__Exercise objective__: For the material that follows, list every line containing the word "record".

● ● ● ● ● ● ●

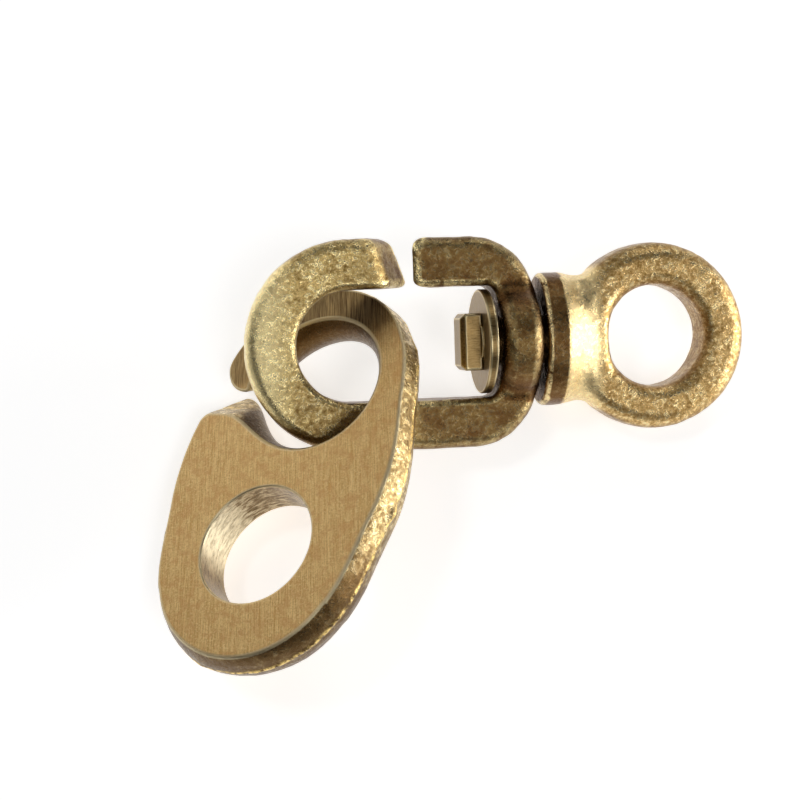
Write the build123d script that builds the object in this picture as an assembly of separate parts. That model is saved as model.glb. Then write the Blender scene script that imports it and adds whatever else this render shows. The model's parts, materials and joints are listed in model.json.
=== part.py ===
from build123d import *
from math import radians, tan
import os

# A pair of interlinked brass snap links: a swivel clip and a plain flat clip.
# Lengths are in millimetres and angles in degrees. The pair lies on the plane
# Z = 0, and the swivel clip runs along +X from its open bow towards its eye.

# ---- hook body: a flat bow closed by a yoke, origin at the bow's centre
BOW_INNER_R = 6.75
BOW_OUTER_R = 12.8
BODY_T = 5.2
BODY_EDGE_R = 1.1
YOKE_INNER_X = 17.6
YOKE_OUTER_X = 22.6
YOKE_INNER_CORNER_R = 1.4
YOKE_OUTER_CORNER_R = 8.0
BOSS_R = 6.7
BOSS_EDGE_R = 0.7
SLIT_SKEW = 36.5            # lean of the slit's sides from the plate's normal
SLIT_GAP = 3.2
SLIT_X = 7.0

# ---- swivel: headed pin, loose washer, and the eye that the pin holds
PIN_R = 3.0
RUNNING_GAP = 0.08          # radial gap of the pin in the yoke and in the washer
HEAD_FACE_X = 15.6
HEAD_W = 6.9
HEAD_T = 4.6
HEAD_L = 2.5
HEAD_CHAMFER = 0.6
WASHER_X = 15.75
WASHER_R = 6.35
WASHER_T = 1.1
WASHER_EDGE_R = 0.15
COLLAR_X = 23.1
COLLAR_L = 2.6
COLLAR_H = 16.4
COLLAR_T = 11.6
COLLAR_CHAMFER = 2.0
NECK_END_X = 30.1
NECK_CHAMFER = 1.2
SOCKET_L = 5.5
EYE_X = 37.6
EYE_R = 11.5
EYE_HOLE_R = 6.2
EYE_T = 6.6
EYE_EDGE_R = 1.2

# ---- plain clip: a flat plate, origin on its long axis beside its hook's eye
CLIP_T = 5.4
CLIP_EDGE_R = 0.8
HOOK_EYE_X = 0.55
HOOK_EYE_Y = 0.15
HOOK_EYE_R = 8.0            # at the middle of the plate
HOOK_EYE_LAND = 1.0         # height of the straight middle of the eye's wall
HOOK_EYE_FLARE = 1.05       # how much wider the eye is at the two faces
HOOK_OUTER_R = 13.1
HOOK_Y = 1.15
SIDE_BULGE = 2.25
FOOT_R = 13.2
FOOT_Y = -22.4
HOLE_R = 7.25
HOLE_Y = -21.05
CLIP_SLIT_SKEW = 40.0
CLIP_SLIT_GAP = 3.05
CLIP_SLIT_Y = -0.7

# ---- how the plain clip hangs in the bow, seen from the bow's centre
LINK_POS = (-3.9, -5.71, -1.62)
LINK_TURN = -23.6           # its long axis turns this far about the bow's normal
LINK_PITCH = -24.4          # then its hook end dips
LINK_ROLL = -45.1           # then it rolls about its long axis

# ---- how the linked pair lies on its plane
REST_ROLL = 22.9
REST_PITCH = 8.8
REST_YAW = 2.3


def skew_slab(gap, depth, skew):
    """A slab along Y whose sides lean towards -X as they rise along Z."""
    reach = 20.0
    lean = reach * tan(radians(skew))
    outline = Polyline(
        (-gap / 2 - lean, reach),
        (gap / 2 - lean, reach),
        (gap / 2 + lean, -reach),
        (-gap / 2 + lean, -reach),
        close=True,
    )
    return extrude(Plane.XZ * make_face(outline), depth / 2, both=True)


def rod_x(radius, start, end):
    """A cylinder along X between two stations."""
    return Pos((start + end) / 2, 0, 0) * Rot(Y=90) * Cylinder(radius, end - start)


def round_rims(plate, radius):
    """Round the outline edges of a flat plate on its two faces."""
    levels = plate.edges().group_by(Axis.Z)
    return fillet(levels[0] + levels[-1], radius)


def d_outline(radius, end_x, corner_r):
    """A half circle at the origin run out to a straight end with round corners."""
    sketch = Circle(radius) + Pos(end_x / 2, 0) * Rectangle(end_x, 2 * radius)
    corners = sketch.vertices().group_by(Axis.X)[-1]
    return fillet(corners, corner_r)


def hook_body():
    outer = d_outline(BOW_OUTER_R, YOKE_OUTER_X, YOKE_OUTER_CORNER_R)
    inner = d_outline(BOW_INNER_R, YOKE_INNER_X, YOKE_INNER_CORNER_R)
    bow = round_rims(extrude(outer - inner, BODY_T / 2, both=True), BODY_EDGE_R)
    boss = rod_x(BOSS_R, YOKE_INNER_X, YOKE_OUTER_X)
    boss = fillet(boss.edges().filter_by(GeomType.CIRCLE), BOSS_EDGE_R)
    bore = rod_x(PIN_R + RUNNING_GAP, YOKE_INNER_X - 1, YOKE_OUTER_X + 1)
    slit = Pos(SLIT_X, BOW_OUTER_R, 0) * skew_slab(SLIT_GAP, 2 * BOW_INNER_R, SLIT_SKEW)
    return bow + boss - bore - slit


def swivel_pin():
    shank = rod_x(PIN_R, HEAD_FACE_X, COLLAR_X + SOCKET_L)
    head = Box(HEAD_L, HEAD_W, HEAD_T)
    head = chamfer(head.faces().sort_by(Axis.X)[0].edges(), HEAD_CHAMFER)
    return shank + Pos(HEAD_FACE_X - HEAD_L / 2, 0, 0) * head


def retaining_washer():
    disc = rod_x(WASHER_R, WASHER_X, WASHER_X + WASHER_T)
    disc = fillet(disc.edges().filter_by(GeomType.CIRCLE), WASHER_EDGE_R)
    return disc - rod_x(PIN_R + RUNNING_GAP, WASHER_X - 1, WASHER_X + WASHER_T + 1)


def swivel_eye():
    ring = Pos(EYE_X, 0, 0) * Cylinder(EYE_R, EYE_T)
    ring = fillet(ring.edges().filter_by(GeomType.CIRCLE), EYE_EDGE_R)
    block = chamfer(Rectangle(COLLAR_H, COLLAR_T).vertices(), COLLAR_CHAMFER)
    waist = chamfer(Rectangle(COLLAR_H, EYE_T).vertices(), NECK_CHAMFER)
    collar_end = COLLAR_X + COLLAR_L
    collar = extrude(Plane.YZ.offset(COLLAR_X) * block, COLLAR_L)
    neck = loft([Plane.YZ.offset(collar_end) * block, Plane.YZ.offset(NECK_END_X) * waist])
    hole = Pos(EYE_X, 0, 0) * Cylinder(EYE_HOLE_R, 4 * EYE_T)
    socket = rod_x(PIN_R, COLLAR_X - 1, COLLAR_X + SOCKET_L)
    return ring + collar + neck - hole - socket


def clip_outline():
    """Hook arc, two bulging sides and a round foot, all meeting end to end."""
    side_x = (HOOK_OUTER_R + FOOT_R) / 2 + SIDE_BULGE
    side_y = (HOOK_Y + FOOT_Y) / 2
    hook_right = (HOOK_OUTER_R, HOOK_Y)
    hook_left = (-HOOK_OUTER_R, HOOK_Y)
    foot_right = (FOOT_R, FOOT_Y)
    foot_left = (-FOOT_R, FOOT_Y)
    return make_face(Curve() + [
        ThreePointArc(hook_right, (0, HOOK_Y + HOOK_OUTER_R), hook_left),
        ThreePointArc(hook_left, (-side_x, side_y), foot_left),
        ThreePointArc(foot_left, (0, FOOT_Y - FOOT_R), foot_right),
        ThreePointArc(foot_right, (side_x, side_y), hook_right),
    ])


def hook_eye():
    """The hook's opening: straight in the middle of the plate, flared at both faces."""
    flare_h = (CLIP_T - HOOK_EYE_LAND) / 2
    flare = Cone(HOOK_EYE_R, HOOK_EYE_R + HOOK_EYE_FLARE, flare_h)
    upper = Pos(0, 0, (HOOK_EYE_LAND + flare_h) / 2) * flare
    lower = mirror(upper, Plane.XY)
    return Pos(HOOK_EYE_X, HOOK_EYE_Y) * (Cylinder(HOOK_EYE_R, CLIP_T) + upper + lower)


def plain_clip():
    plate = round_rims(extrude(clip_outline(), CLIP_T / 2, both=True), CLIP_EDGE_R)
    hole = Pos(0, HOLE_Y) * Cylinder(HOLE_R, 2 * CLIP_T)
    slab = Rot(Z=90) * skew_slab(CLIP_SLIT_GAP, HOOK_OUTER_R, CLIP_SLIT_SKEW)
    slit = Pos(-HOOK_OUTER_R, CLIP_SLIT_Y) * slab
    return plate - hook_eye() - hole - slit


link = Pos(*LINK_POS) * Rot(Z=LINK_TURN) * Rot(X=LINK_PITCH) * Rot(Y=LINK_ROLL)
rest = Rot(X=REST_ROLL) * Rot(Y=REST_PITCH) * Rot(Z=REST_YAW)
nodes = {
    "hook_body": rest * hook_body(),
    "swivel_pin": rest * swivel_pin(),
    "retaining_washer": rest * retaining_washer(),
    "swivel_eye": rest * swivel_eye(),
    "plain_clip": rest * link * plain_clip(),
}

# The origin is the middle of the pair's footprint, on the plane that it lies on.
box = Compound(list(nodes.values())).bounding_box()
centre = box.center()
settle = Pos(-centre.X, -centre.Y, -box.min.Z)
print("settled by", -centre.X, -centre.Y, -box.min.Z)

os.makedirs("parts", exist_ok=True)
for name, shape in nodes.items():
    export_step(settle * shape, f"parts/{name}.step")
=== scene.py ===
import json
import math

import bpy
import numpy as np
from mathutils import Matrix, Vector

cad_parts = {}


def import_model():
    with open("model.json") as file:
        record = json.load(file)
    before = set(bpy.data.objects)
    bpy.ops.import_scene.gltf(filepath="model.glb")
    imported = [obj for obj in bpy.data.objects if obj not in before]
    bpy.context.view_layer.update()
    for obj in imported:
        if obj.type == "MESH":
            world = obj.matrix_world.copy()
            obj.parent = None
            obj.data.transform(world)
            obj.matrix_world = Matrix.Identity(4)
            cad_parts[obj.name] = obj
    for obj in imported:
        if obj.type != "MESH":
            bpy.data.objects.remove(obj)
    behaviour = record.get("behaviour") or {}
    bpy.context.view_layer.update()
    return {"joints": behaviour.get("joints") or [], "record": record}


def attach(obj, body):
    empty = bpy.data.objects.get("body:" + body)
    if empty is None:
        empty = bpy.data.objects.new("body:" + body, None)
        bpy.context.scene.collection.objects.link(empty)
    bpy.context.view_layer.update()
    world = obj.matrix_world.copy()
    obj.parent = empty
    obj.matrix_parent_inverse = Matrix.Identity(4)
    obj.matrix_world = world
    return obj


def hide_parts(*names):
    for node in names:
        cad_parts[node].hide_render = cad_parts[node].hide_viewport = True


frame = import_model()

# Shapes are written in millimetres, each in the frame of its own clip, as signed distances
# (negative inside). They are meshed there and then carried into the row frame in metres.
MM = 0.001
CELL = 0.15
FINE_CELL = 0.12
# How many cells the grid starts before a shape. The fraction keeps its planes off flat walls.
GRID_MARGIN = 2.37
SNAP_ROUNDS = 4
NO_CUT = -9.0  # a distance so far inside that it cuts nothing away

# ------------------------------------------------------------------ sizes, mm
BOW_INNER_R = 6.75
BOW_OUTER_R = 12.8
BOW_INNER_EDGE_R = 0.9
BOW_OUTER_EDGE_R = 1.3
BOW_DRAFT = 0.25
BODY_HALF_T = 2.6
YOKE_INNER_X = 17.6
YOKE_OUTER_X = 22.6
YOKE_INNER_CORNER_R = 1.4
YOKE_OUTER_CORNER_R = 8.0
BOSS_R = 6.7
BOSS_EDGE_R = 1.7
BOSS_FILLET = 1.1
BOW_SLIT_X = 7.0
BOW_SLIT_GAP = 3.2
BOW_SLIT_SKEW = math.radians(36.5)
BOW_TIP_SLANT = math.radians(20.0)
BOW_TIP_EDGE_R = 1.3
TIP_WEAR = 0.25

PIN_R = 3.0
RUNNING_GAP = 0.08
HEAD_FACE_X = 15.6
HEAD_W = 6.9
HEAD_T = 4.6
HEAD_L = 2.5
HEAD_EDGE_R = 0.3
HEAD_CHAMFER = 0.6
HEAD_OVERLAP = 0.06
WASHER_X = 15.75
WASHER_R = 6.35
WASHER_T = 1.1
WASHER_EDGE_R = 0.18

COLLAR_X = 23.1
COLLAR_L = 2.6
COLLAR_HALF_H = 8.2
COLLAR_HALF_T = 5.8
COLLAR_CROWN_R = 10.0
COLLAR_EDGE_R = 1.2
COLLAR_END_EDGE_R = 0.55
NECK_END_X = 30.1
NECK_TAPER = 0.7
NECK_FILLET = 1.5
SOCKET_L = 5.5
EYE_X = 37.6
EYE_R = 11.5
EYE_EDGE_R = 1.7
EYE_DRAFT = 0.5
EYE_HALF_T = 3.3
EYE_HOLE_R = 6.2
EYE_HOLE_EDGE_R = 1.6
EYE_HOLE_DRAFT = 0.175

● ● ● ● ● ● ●

__In response__:
        record = json.load(file)
    behaviour = record.get("behaviour") or {}
    return {"joints": behaviour.get("joints") or [], "record": record}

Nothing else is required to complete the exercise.